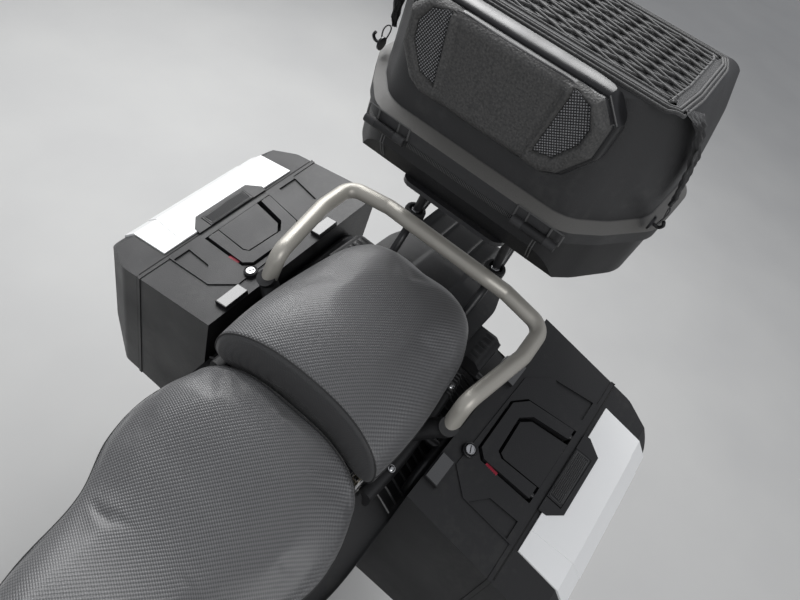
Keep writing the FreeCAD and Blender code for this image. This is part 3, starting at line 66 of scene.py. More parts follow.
FRONT_AXLE = drawn((1530, 0, 329))
BACK_AXLE = drawn((0, 0, 336))
RAKE = math.radians(27)
STEER_UP = np.array([-math.sin(RAKE), 0, math.cos(RAKE)])
STEER_AHEAD = np.array([math.cos(RAKE), 0, math.sin(RAKE)])
STEER_FOOT = FRONT_AXLE - STEER_AHEAD * 0.045


def steered(up, ahead=0.0, side=0.0):
    """A place along the steering axis, ahead of it and to its side, in millimetres."""
    return STEER_FOOT + STEER_UP * up / 1000 + STEER_AHEAD * ahead / 1000 + np.array([0, side / 1000, 0])


print("front axle", FRONT_AXLE.round(3), "rear axle", BACK_AXLE.round(3))

# %% [markdown]
# ## Camera and light
# The photograph looks down over the rider's seat towards the top case, with the camera rolled a little.
# A camera can be turned by angles, but three directions measured from the picture are exact, so the
# camera's matrix is built from them. The lens makes a metre, seen from a metre away, 618 pixels wide in a
# picture of 800.

# %% Camera
SENSOR, PHOTO_WIDTH, METRE_IN_PIXELS = 36.0, 800, 618
CAMERA_PLACE = (-0.0161, 0.2274, 1.7409)
camera_data = bpy.data.cameras.new("photo_camera")
camera_data.sensor_width = SENSOR
camera_data.lens = SENSOR * METRE_IN_PIXELS / PHOTO_WIDTH
camera_data.clip_start = 0.05
camera = bpy.data.objects.new("photo_camera", camera_data)
right = np.array([-0.5652, 0.7729, 0.2884])
ahead = np.array([-0.6606, -0.2146, -0.7194])
turn = Matrix(np.column_stack([right, np.cross(right, ahead), -ahead]).tolist()).to_4x4()
camera.matrix_world = Matrix.Translation(CAMERA_PLACE) @ turn
bpy.context.scene.collection.objects.link(camera)
bpy.context.scene.camera = camera
print("lens", round(camera_data.lens, 2), "mm")

# %% [markdown]
# A showroom has wide windows and rows of soft lamps. The gloss on the right case and on the seat comes from
# behind on the right, so the main lamp hangs there. One at the front left fills the shade, a small one
# over the tail picks out the edges, and a pale sky does the rest.

# %% Lamps, sky and floor
def soft_lamp(name, place, aim, size, watts):
    """A square area lamp of a given size, turned to face a place."""
    data = bpy.data.lights.new(name, "AREA")
    data.shape = "SQUARE"
    data.size = size
    data.energy = watts
    lamp = bpy.data.objects.new(name, data)
    lamp.location = place
    lamp.rotation_euler = (Vector(aim) - Vector(place)).to_track_quat("-Z", "Y").to_euler()
    bpy.context.scene.collection.objects.link(lamp)


soft_lamp("lamp_behind_right", (-2.1, -2.2, 2.9), (-0.6, 0, 0.9), 2.6, 88)
soft_lamp("lamp_front_left", (1.6, 2.6, 3.0), (0, 0, 0.7), 2.2, 42)
soft_lamp("lamp_over_tail", (-2.4, -0.75, 3.1), (-0.5, 0, 1.2), 1.4, 42)
sky = bpy.data.worlds.new("pale_sky")
sky.use_nodes = True
background = sky.node_tree.nodes["Background"].inputs
background["Color"].default_value = (0.93, 0.95, 1.0, 1)
background["Strength"].default_value = 0.42
bpy.context.scene.world = sky
bpy.context.scene.view_settings.view_transform = "Standard"


def flat_floor(name, half, level):
    """A level square of four corners."""
    mesh = bpy.data.meshes.new(name)
    corners = [(-half, -half, level), (half, -half, level), (half, half, level), (-half, half, level)]
    mesh.from_pydata(corners, [], [(0, 1, 2, 3)])
    floor = bpy.data.objects.new(name, mesh)
    bpy.context.scene.collection.objects.link(floor)
    return floor


floor = flat_floor("floor", 30, 0.0)
print("lamps, sky and floor are in place")

# %% [markdown]
# ## Finishes
# A real finish is never one flat value. Each material here starts from a plain shader whose constants
# sit on its own sockets. Then noise in the object's own coordinates varies its colour and roughness, and
# a bump gives its grain at the true scale in metres. Image textures could do this too, but noise needs
# no file and has no seams.

# %% A shader and its nodes
def socket_of(material, name):
    """An input of a material's shader."""
    return material.node_tree.nodes["Principled BSDF"].inputs[name]


def finish(name, colour, rough, metal=0.0, **sockets):
    """A shader with its constants set on its own sockets."""
    material = bpy.data.materials.new(name)
    material.use_nodes = True
    constants = {"Base Color": (*colour, 1), "Roughness": rough, "Metallic": metal, **sockets}
    for socket, value in constants.items():
        socket_of(material, socket.replace("_", " ")).default_value = value
    material.diffuse_color = (*colour, 1)
    return material


def node(material, kind, **settings):
    """A new node with its settings."""
    made = material.node_tree.nodes.new(kind)
    for key, value in settings.items():
        setattr(made, key, value)
    return made


def join(material, source, target):
    """A link from one socket to another."""
    material.node_tree.links.new(source, target)


def spot(material, kind="Object"):
    """The place that patterns are measured from."""
    return node(material, "ShaderNodeTexCoord").outputs[kind]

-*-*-

* _Problem description_
Copy out the material word for word and line for line.

* _Response to this exercise_
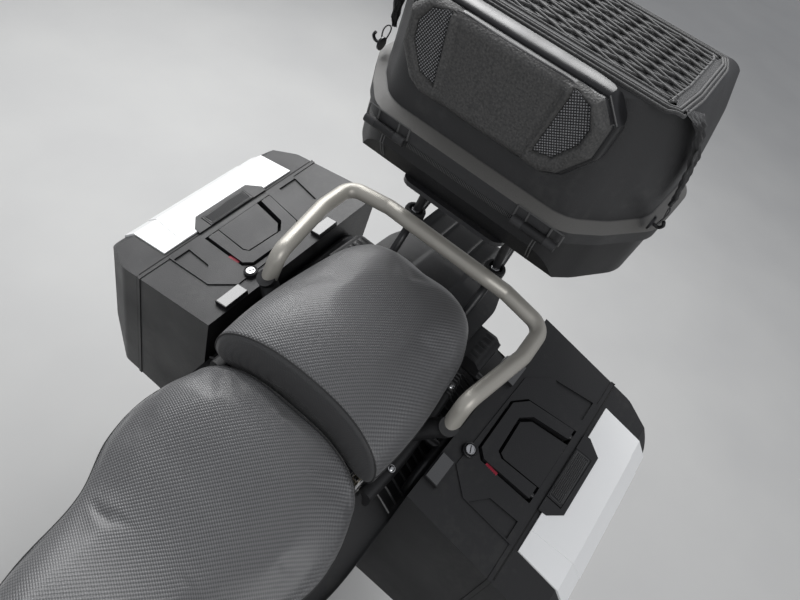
Keep writing the FreeCAD and Blender code for this image. This is part 3, starting at line 66 of scene.py. More parts follow.
FRONT_AXLE = drawn((1530, 0, 329))
BACK_AXLE = drawn((0, 0, 336))
RAKE = math.radians(27)
STEER_UP = np.array([-math.sin(RAKE), 0, math.cos(RAKE)])
STEER_AHEAD = np.array([math.cos(RAKE), 0, math.sin(RAKE)])
STEER_FOOT = FRONT_AXLE - STEER_AHEAD * 0.045


def steered(up, ahead=0.0, side=0.0):
    """A place along the steering axis, ahead of it and to its side, in millimetres."""
    return STEER_FOOT + STEER_UP * up / 1000 + STEER_AHEAD * ahead / 1000 + np.array([0, side / 1000, 0])


print("front axle", FRONT_AXLE.round(3), "rear axle", BACK_AXLE.round(3))

# %% [markdown]
# ## Camera and light
# The photograph looks down over the rider's seat towards the top case, with the camera rolled a little.
# A camera can be turned by angles, but three directions measured from the picture are exact, so the
# camera's matrix is built from them. The lens makes a metre, seen from a metre away, 618 pixels wide in a
# picture of 800.

# %% Camera
SENSOR, PHOTO_WIDTH, METRE_IN_PIXELS = 36.0, 800, 618
CAMERA_PLACE = (-0.0161, 0.2274, 1.7409)
camera_data = bpy.data.cameras.new("photo_camera")
camera_data.sensor_width = SENSOR
camera_data.lens = SENSOR * METRE_IN_PIXELS / PHOTO_WIDTH
camera_data.clip_start = 0.05
camera = bpy.data.objects.new("photo_camera", camera_data)
right = np.array([-0.5652, 0.7729, 0.2884])
ahead = np.array([-0.6606, -0.2146, -0.7194])
turn = Matrix(np.column_stack([right, np.cross(right, ahead), -ahead]).tolist()).to_4x4()
camera.matrix_world = Matrix.Translation(CAMERA_PLACE) @ turn
bpy.context.scene.collection.objects.link(camera)
bpy.context.scene.camera = camera
print("lens", round(camera_data.lens, 2), "mm")

# %% [markdown]
# A showroom has wide windows and rows of soft lamps. The gloss on the right case and on the seat comes from
# behind on the right, so the main lamp hangs there. One at the front left fills the shade, a small one
# over the tail picks out the edges, and a pale sky does the rest.

# %% Lamps, sky and floor
def soft_lamp(name, place, aim, size, watts):
    """A square area lamp of a given size, turned to face a place."""
    data = bpy.data.lights.new(name, "AREA")
    data.shape = "SQUARE"
    data.size = size
    data.energy = watts
    lamp = bpy.data.objects.new(name, data)
    lamp.location = place
    lamp.rotation_euler = (Vector(aim) - Vector(place)).to_track_quat("-Z", "Y").to_euler()
    bpy.context.scene.collection.objects.link(lamp)


soft_lamp("lamp_behind_right", (-2.1, -2.2, 2.9), (-0.6, 0, 0.9), 2.6, 88)
soft_lamp("lamp_front_left", (1.6, 2.6, 3.0), (0, 0, 0.7), 2.2, 42)
soft_lamp("lamp_over_tail", (-2.4, -0.75, 3.1), (-0.5, 0, 1.2), 1.4, 42)
sky = bpy.data.worlds.new("pale_sky")
sky.use_nodes = True
background = sky.node_tree.nodes["Background"].inputs
background["Color"].default_value = (0.93, 0.95, 1.0, 1)
background["Strength"].default_value = 0.42
bpy.context.scene.world = sky
bpy.context.scene.view_settings.view_transform = "Standard"


def flat_floor(name, half, level):
    """A level square of four corners."""
    mesh = bpy.data.meshes.new(name)
    corners = [(-half, -half, level), (half, -half, level), (half, half, level), (-half, half, level)]
    mesh.from_pydata(corners, [], [(0, 1, 2, 3)])
    floor = bpy.data.objects.new(name, mesh)
    bpy.context.scene.collection.objects.link(floor)
    return floor


floor = flat_floor("floor", 30, 0.0)
print("lamps, sky and floor are in place")

# %% [markdown]
# ## Finishes
# A real finish is never one flat value. Each material here starts from a plain shader whose constants
# sit on its own sockets. Then noise in the object's own coordinates varies its colour and roughness, and
# a bump gives its grain at the true scale in metres. Image textures could do this too, but noise needs
# no file and has no seams.

# %% A shader and its nodes
def socket_of(material, name):
    """An input of a material's shader."""
    return material.node_tree.nodes["Principled BSDF"].inputs[name]


def finish(name, colour, rough, metal=0.0, **sockets):
    """A shader with its constants set on its own sockets."""
    material = bpy.data.materials.new(name)
    material.use_nodes = True
    constants = {"Base Color": (*colour, 1), "Roughness": rough, "Metallic": metal, **sockets}
    for socket, value in constants.items():
        socket_of(material, socket.replace("_", " ")).default_value = value
    material.diffuse_color = (*colour, 1)
    return material


def node(material, kind, **settings):
    """A new node with its settings."""
    made = material.node_tree.nodes.new(kind)
    for key, value in settings.items():
        setattr(made, key, value)
    return made


def join(material, source, target):
    """A link from one socket to another."""
    material.node_tree.links.new(source, target)


def spot(material, kind="Object"):
    """The place that patterns are measured from."""
    return node(material, "ShaderNodeTexCoord").outputs[kind]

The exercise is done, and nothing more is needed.